I'm looking to write a quick benchmark program that can be compiled and run on various machines. Rather than using commercially/open-sourceally available options, I'd rather have my own to play around with threading and algorithm optimization techniques.

I have a couple that I use already, which include recursively calculating the nth number of the Fibonacci sequence, and of seeding/rand()ing a few thousand times.

Are there any other algorithms that are relatively simple, but at the same time computationally-intensive (and possibly math-related)?
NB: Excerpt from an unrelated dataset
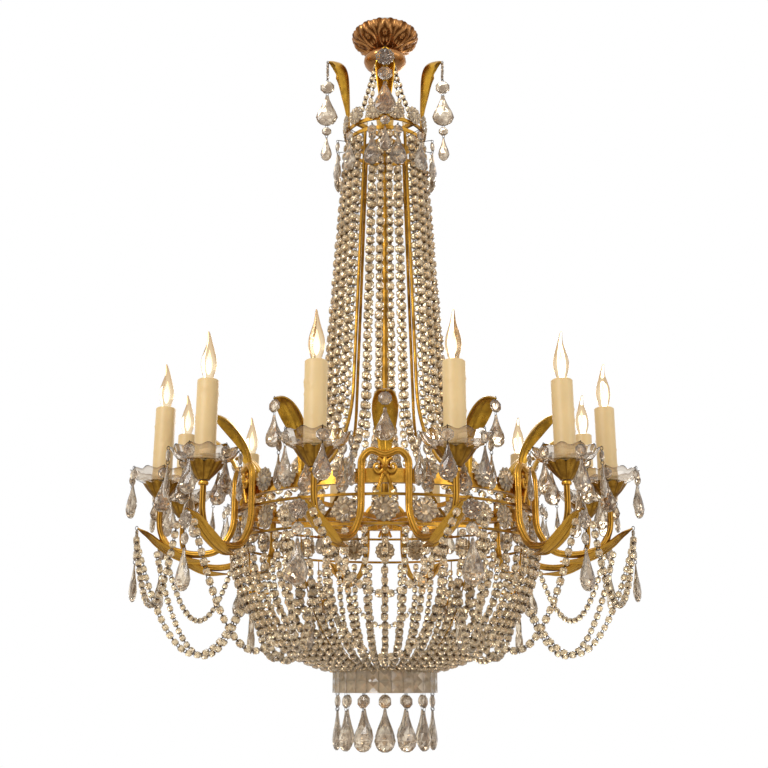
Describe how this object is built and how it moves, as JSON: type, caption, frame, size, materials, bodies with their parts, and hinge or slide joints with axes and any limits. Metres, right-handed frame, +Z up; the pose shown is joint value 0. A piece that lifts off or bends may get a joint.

(Note that these operations will be implemented in the C language.)

+6  A: 

The Ackermann function is usually a fun one, but don't give it very large inputs if you want it to finish in your lifetime.

Welbog
+2  A: 

Inverting big matrices.

JC
A: 

Finding prime numbers is considered quite time-consuming.

AlbertoPL
+2  A: 

You could calc big primes or factorizing integers.

Jonathan
A: 

This does a lot of addition:

int c = 0; 
for (int n = 0; n < INT_MAX; n++)
    for (int m = 0; m < INT_MAX; m++)
        c++;

std::cout << c;
Daniel Earwicker
Actually, it doesn't. Any decentcompiler will see that you did absolutely nothing with n or m, and will therefore optimize it all away.
Ken White
And adding numbers is one of the things computers do best. Arbitrary width float multiplication would be more intensive!
Aiden Bell
@Ken White - have made adjustments.
Daniel Earwicker
@Aiden Bell - what if you did *even more* addition?
Daniel Earwicker
+2  A: 

Take a look at the NAS Parallel Benchmarks. These were originally written by NASA in Fortran for supercomputers using MPI (and are still available that way), but there are also C, Java, and OpenMP implementations available now.
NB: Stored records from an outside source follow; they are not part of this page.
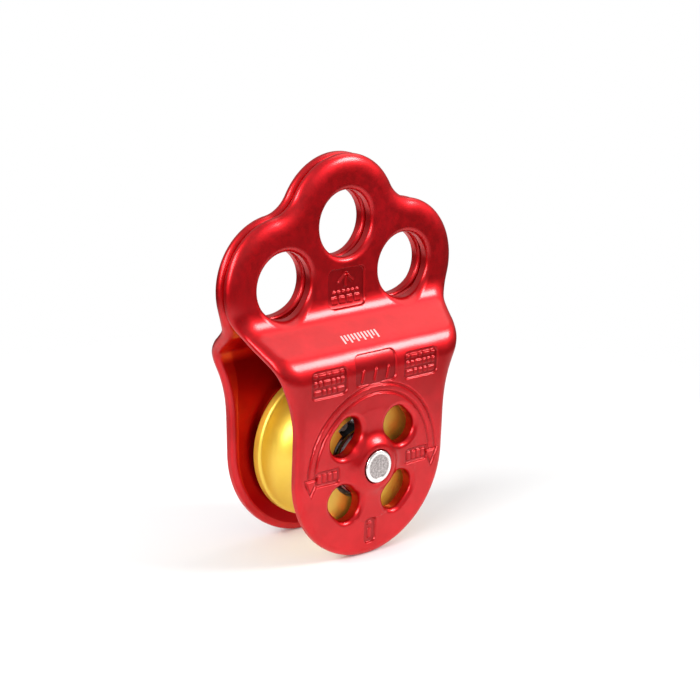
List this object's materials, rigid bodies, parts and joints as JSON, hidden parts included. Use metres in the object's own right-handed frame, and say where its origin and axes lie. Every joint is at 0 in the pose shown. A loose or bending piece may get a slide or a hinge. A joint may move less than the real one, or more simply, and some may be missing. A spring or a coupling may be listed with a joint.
{
  "type": "rope pulley",
  "caption": "Swing-cheek rope pulley: forged red side plates with carabiner eyes spread apart around a grooved gold sheave on sealed ball bearings.",
  "frame": {"origin": "centre of the top eye, midway between the side plates", "axes": "+Z from the sheave's axle up to the top eye, +Y from the front side plate to the rear side plate along the axle, +X to the right seen from the front"},
  "size_m": [0.0824, 0.0386, 0.1143],
  "materials": {
    "red_plate": "forged aluminium, polished and anodised bright red",
    "gold_sheave": "turned aluminium, satin gold anodised",
    "axle_steel": "stainless steel, bright riveted rim, grainy dished centre",
    "bearing_steel": "ground bearing steel",
    "ball_steel": "polished steel balls",
    "ring_steel": "spring steel, bright",
    "seal_rubber": "black nitrile rubber",
    "cage_plastic": "natural nylon",
    "washer_plastic": "white acetal"
  },
  "bodies": {
    "front_cheek": {"front_side_plate": "red_plate", "axle": "axle_steel", "bearing_spacer": "bearing_steel", "front_bearing_inner_ring": "bearing_steel", "rear_bearing_inner_ring": "bearing_steel", "front_spacer_bush": "bearing_steel", "rear_spacer_bush": "bearing_steel", "front_thrust_washer": "washer_plastic", "rear_thrust_washer": "washer_plastic"},
    "rear_cheek": {"rear_side_plate": "red_plate"},
    "sheave": {"sheave": "gold_sheave", "front_bearing_outer_ring": "bearing_steel", "rear_bearing_outer_ring": "bearing_steel", "front_bearing_outer_seal": "seal_rubber", "front_bearing_inner_seal": "seal_rubber", "rear_bearing_outer_seal": "seal_rubber", "rear_bearing_inner_seal": "seal_rubber", "front_retaining_ring": "ring_steel", "rear_retaining_ring": "ring_steel"},
    "front_ball_set": {"front_bearing_balls": "ball_steel", "front_bearing_cage": "cage_plastic"},
    "rear_ball_set": {"rear_bearing_balls": "ball_steel", "rear_bearing_cage": "cage_plastic"}
  },
  "joints": [
    {"name": "rear_plate_swing", "type": "hinge", "parent": "front_cheek", "child": "rear_cheek", "pos_m": [0, 0, -0.0673], "axis": [0, 1, 0], "continuous": true},
    {"name": "sheave_spin", "type": "hinge", "parent": "front_cheek", "child": "sheave", "pos_m": [0, 0, -0.0673], "axis": [0, 1, 0], "continuous": true},
    {"name": "front_balls_roll", "type": "hinge", "parent": "front_cheek", "child": "front_ball_set", "pos_m": [0, 0, -0.0673], "axis": [0, 1, 0], "continuous": true},
    {"name": "rear_balls_roll", "type": "hinge", "parent": "front_cheek", "child": "rear_ball_set", "pos_m": [0, 0, -0.0673], "axis": [0, 1, 0], "continuous": true}
  ],
  "couplings": [
    {"joint": "front_balls_roll", "follows": "sheave_spin", "ratio": 0.5994},
    {"joint": "rear_balls_roll", "follows": "sheave_spin", "ratio": 0.5994}
  ]
}
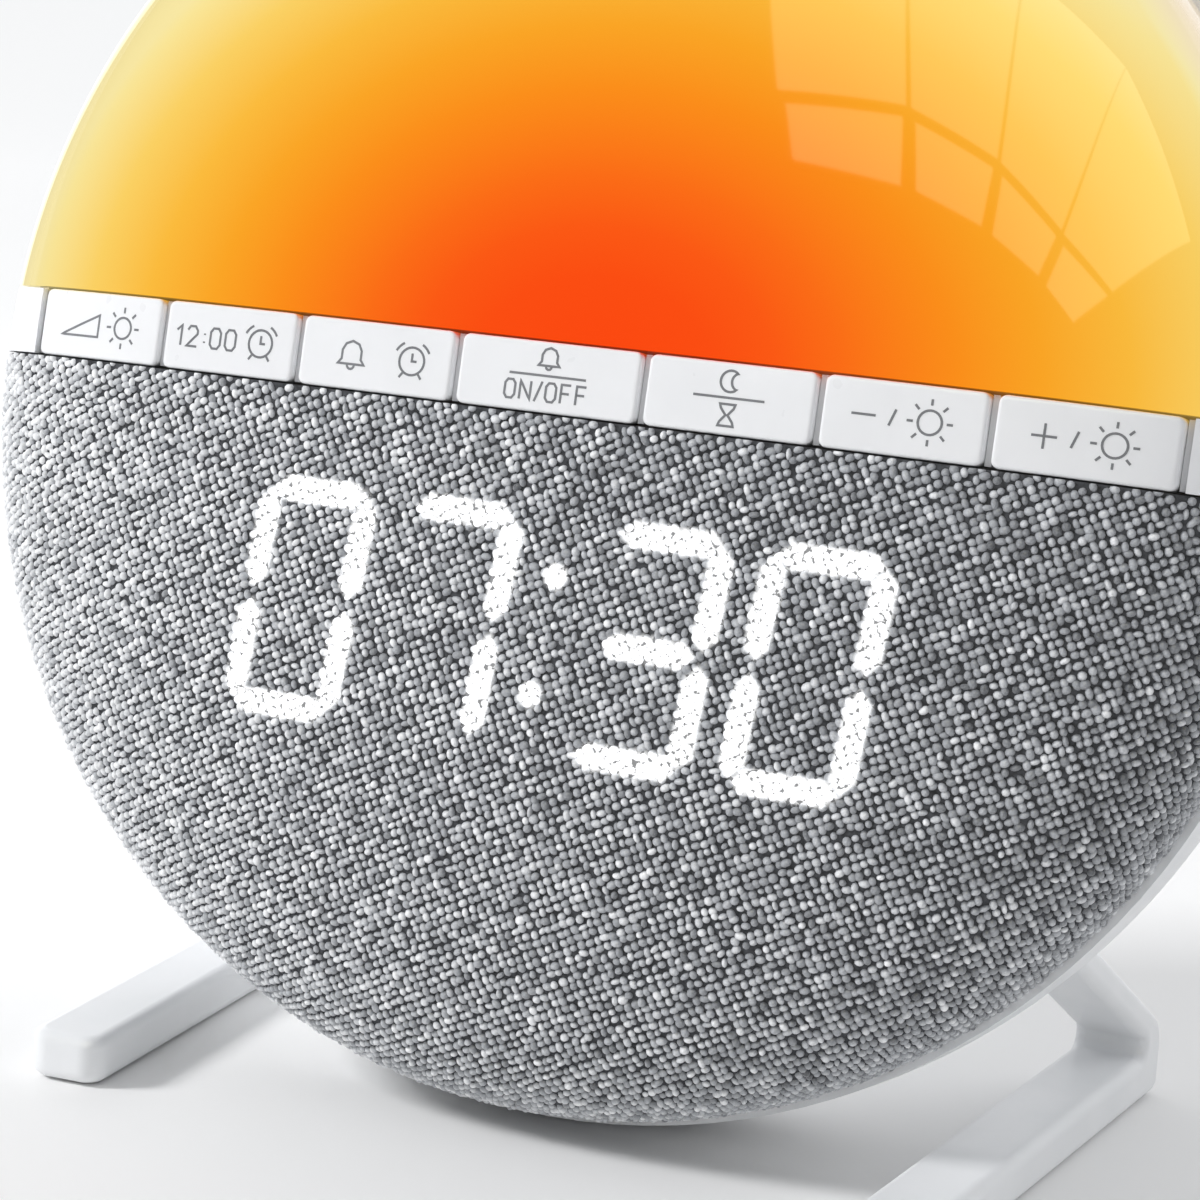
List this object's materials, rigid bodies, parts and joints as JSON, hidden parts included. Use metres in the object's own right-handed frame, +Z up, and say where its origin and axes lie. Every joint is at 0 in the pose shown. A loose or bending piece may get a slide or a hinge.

Most of these are very computationally intensive, as they're intended to be representative of numerical algorithms used in scientific computing.

tgamblin
+2  A: 

Fractals

(at various resolutions) Some fractal source in C (without opengl)

Aiden Bell
+1: I like this one because you get to enjoy the results. Or if you use an algorithm that improves itself iteratively you can watch it working, which is ever more fun!
Welbog
Yep, just don't use a GPU through OpenGL obviously this will defeat the benchmarking purpose. You can also have fun with lots of complex math that together abuse the math API for benchmarking and make a pretty fractal
Aiden Bell
+3  A: 

I know you said you wanted to make your own, but perhaps you could draw upon existing benchmarks for inspiration. The Computer language benchmark game has run many programming languages through a a set of benchmarks. Perhaps you can get some ideas looking at their benchmarks.
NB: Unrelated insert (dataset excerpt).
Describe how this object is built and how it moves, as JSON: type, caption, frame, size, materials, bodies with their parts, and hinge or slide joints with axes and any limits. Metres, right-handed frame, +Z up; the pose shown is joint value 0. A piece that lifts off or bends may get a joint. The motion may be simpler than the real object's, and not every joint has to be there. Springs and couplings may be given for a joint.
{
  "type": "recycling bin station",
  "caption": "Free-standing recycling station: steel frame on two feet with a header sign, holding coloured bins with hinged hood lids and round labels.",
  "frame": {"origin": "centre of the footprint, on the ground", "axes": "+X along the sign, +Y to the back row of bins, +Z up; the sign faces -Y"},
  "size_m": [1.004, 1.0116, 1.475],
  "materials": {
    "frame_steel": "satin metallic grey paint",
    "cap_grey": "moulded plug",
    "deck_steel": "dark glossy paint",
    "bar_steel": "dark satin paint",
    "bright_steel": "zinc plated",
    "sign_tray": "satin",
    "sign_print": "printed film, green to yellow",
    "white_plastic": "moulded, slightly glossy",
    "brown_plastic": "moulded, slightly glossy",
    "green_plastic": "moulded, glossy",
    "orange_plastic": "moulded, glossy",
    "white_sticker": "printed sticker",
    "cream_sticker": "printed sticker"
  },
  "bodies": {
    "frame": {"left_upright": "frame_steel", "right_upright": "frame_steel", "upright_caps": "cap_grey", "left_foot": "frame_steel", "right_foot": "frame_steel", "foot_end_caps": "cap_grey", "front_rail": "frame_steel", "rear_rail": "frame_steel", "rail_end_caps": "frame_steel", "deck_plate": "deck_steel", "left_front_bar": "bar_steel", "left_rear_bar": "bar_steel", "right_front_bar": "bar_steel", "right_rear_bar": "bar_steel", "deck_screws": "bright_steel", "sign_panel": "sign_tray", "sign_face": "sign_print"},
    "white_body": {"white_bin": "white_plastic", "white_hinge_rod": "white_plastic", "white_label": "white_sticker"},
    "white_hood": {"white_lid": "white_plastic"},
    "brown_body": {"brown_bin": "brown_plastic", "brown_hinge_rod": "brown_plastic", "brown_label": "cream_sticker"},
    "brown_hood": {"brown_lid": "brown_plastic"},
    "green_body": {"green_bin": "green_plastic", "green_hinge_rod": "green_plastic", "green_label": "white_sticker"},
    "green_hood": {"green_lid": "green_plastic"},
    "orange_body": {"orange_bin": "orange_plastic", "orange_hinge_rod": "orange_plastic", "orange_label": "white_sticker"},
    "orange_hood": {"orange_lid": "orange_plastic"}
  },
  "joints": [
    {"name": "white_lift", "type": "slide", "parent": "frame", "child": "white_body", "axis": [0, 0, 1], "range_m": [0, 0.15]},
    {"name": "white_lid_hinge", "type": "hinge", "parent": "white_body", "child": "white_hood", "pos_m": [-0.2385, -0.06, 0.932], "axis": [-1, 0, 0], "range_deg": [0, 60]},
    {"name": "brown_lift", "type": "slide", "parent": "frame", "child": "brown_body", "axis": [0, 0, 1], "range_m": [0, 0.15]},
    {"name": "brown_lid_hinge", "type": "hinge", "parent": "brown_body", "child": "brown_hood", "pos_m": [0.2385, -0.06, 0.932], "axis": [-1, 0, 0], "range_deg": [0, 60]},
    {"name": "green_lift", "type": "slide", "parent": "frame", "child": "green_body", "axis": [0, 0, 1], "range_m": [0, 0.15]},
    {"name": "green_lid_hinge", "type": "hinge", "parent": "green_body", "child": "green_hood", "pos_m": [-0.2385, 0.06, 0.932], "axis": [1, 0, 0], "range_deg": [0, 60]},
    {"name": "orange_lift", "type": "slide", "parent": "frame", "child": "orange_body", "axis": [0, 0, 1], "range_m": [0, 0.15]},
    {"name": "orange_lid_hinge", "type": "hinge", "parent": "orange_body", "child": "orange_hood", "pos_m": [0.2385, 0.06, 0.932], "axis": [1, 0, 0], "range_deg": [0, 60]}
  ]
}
Some quick ideas of the top of my head:

  • Matrix multiplication: mulitplying 2 large matrices is relatively computationally intensive, though you will have to take caching into account

  • Generating prime numbers

  • Integer factorization

  • Numerical methods for solving ODEs - Runge-kutta for example

Falaina
Raytracing is another good CPU intensive task.
KitsuneYMG
A: 

Checkout the benchmarks from the language shootout: http://shootout.alioth.debian.org/

However: benchmarks are only benchmarks and don't necessarily tell you a lot about the real world and can, on the contrary, be misleading.

bayer
+1  A: 

Try to calculate thousands or millions pi digits. There are quite a few formulas for that task.

Nick D
Fabrice Bellard of QEmu fame is the discoverer of the most efficient Pi calculation formula ... bellard.org/pi multi-talented! ... and he won a source obfuscation contest with the implementation!
Aiden Bell
I have read an article about Fabrice Bellard in a Linux magazine. Smart guy!
Nick D
A: 

If you want to try parallelism, do lots of matrix math. The size of your matrix you can use will be limited by memory, but you can do as many iterations as you want.

This will stress the SIMD instructions that modern CPUs come with.

samoz
+1  A: 

You have some really nice ones in project euler, those are all math related and can be time consuming as you want using higher values.

SinneR
not really, with the apropriate algorithms (which is what the puzzles try to motivate) most problems scale reasonably well. unfortunately, for many of those problems common hardware is fast enough that brute-force is fast enough, sometimes by a huge margin.
Javier
i know but if he uses some of the harder problems (and those that incresing the values makes them much more time consuming) he will get algorithms worth using in a benchmark app
SinneR
A: 

You could try a tsort (Turbo Sort) with a very large input set. I understand this to be a common operation.

Frank V
A: 

Heuristics for NP-Complete problems are a fun way to get some CPU intensive code. You could code a "solution" :) for one of Karps NP-Complete problems.